Lo bueno de levantarse temprano es que nadie te incordia el pensamiento. Lo malo es que, con un poco de mala suerte, coincides con los que aún no se han ido a la cama. Un encuentro afterhours puede ser fatal. Tú apestando a café y el otro ginebra. Hay alientos incompatibles.

Cuando trabajaba en la radio solía llegar de madrugada, a eso de las tres, a la emisora. Las putas y los chulos se encaraban a pocos metros del portal, cuando no dentro. Y mi cuerpo no estaba para procesar broncas ajenas. Así que tocaba ansiosa al telefonillo y un amable guardia jurado tenía que bajar a abrirme. Nueve pisos. No menos de dos minutos. Dos minutos a las tres de la madrugada con un lupanar ambulante alrededor equivalen a media hora pasadas las nueve. El tiempo es así de caprichoso.

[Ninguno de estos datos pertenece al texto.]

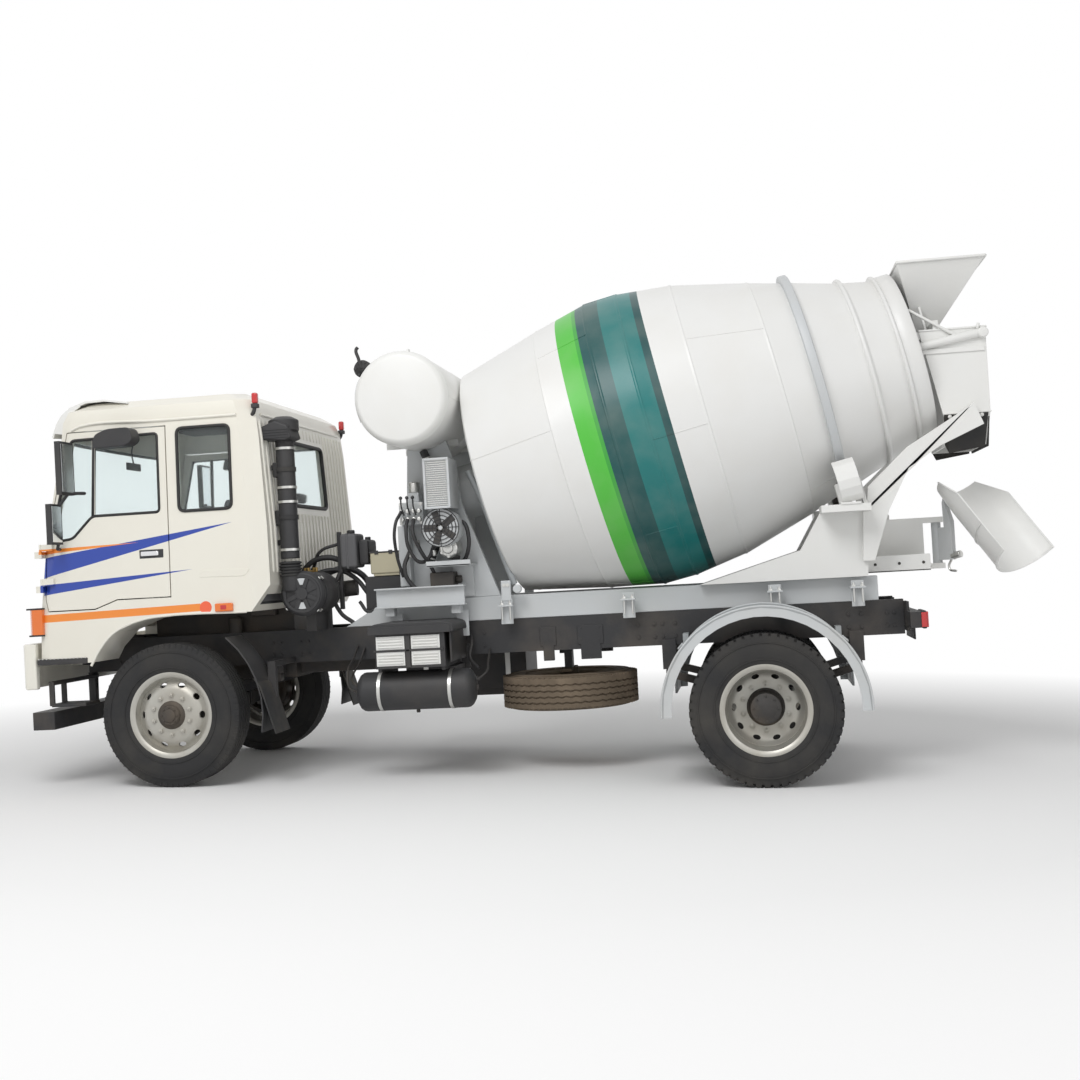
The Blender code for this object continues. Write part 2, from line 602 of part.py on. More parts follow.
def wall_prism(outline, wall):
    """An outline pushed through one wall of the cab: left, right, front or rear."""
    if wall in ("left", "right"):
        low, high = (0.900, 1.400) if wall == "left" else (-1.400, -0.900)
        return prism(list(outline), "X", low, high)
    low, high = (-1.300, -0.400) if wall == "front" else (0.500, 1.000)
    return prism(list(outline), "Y", low, high)


def cab_glass(name, outline, wall, origin=(0.0, 0.0, 0.0)):
    """A pane that follows the cab's skin inside its opening."""
    sheet = cut(cab_outer(0.018), cab_outer(0.018 + GLASS))
    pane = common(sheet, wall_prism(shrunk(list(outline), SEAT), wall))
    node(name, pane, "window_glass", origin)


HINGE_X = 1.185
HINGE_Y = -0.893
HINGE_HALF = 0.050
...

Para esas putas desoladas de noche y de tipos poco exquisitos, las tres era el ecuador. Con suerte, si habían hecho buena caja, podían volver a casa. Pero la mayoría de las veces no era así y yo me las encontraba de nuevo en una café, al amanecer, tiritando. Ellas y yo unidas en el bostezo. Sincronizadas al fin.

Hay hombres que llegan tarde, o demasiado pronto. Amigas que se desaparecen hasta nueva orden. Duelos que persisten con el paso de los años. Proyectos que no cuajan. Conversaciones pendientes. Perdones aplazados. El tiempo es lo único que no se puede forzar. Las putas lo saben y se administran la noche contando polvos en las aceras.

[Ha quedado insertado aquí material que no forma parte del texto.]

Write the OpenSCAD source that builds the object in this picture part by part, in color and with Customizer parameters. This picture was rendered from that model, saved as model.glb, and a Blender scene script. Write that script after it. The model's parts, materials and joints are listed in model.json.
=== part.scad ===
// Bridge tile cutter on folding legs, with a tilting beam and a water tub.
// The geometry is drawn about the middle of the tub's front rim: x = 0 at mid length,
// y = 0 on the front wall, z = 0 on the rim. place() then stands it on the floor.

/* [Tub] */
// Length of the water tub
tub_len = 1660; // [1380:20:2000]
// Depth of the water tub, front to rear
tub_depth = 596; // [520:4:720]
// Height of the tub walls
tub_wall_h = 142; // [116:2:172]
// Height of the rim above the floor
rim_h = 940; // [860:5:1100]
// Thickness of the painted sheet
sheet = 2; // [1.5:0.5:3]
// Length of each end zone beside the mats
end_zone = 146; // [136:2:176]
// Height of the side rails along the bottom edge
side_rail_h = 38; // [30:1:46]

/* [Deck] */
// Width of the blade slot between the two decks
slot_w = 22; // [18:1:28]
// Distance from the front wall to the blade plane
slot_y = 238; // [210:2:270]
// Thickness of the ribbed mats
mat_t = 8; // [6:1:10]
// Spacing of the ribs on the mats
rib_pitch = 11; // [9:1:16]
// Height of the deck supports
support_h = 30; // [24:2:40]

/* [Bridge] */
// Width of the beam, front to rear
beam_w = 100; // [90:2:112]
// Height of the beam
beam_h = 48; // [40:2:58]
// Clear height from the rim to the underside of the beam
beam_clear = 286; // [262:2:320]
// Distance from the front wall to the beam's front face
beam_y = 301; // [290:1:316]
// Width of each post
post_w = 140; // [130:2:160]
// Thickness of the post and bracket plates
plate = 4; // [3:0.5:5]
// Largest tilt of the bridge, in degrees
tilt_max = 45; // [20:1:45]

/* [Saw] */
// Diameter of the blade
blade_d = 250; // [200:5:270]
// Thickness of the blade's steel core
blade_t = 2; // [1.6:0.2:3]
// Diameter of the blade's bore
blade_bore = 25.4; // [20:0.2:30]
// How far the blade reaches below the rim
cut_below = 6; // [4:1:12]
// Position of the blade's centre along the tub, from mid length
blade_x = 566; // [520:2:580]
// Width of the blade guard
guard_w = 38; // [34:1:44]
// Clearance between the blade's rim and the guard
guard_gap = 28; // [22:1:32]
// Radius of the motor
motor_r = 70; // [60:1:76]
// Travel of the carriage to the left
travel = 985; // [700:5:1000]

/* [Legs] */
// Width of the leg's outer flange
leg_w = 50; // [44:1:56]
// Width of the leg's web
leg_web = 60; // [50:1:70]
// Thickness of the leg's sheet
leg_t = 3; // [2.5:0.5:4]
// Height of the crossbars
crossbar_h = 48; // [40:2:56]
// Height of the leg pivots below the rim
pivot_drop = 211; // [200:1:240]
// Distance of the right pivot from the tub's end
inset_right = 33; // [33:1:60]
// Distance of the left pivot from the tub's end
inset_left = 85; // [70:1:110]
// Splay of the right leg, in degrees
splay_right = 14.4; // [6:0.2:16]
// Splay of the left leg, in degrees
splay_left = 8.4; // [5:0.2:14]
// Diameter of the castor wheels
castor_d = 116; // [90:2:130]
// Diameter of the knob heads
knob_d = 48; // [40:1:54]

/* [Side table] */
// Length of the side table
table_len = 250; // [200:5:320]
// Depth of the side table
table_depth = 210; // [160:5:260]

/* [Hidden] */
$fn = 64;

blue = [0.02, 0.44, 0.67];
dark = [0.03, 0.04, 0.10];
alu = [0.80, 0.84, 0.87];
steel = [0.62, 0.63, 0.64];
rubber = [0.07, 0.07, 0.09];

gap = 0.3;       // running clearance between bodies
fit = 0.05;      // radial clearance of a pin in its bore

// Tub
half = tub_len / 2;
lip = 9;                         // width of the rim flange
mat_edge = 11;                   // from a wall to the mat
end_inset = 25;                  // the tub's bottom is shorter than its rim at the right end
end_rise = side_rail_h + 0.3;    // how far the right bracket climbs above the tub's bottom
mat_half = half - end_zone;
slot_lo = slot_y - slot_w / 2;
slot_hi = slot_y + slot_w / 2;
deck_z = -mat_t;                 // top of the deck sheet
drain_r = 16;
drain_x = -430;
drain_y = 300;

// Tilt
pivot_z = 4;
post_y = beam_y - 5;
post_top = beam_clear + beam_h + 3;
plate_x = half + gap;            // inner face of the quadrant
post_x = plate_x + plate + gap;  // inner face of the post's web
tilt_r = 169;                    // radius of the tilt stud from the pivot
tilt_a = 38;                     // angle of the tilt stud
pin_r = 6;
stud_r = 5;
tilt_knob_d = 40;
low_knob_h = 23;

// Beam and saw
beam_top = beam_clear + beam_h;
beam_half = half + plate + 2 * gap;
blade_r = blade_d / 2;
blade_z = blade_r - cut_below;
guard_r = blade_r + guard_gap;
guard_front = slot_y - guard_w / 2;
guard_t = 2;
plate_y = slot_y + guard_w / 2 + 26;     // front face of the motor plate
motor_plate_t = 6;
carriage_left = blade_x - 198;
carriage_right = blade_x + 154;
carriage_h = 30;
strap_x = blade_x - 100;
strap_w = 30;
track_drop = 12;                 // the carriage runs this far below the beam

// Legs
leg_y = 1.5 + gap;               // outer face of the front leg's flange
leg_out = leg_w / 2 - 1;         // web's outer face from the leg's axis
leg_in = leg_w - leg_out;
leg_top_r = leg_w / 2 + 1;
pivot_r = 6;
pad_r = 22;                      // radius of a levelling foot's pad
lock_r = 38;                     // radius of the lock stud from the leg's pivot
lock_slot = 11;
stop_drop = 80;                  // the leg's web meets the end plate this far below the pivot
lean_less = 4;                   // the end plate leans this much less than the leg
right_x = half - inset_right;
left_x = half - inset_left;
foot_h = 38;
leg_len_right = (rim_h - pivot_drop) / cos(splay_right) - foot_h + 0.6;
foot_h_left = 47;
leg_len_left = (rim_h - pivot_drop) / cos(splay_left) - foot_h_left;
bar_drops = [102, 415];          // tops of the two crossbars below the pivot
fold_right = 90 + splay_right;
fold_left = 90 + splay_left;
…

Una noche una de ellas me pidió fuego mientras yo esperaba al vigilante.

-¿Usted trabaja aquí?
-Sí, bueno, en realidad soy becaria.
-Becaria es la puta de la radio, ¿no? inquirió ella.
-Pues…Un poco sí, reconocí. 

Y nos reímos juntas.

A los veinte años un desfase horario es una bendición. Mis días de becaria me hicieron simpatizar con esas mujeres y, a cambio, me incapacitaron para dormir más allá de las seis de la mañana. 

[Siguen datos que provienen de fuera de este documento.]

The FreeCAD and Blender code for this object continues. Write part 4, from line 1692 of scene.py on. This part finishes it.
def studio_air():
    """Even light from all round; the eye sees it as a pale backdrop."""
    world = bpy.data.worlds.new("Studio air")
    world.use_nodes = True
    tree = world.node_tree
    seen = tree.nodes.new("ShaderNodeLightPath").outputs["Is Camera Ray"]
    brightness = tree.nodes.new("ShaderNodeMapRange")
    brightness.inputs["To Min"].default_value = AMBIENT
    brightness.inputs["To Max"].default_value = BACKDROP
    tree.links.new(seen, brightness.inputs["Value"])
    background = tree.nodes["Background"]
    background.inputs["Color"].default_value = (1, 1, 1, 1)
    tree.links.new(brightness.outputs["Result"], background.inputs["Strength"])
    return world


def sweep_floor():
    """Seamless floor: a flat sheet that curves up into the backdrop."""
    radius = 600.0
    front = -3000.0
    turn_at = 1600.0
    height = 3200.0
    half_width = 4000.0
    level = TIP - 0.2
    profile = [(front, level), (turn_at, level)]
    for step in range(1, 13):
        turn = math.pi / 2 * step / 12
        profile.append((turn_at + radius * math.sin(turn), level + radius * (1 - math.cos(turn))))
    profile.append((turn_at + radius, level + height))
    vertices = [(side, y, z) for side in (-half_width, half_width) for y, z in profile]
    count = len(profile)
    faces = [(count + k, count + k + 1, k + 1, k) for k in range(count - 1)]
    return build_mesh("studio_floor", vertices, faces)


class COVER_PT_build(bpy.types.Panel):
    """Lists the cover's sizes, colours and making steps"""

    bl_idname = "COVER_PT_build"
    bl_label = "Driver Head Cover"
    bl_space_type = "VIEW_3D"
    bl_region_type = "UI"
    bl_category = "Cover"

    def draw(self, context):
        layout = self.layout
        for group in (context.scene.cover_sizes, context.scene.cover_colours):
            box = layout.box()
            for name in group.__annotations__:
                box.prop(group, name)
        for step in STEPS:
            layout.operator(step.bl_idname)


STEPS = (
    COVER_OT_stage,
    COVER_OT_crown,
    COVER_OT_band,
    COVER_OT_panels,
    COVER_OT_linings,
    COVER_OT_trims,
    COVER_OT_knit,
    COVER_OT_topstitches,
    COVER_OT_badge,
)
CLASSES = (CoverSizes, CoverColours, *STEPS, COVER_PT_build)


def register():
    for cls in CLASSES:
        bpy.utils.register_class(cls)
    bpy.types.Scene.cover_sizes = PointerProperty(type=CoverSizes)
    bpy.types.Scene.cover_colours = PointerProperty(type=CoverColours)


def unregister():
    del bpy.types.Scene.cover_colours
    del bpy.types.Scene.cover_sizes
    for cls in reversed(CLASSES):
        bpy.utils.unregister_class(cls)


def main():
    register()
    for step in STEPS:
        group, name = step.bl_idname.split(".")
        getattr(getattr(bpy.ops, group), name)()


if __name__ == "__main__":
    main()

El tiempo es tirano y audaz. Y la madrugada un no tiempo suspendido donde los pensamientos se  dejan atrapar más fácilmente.  Como algunos hombres por las calles…

P.D. Y de repente me acuerdo de lo mucho que me gustaba Walter Vidarte, el borracho de esa serie de madrugadas y radio llamada “Tristeza de amor”.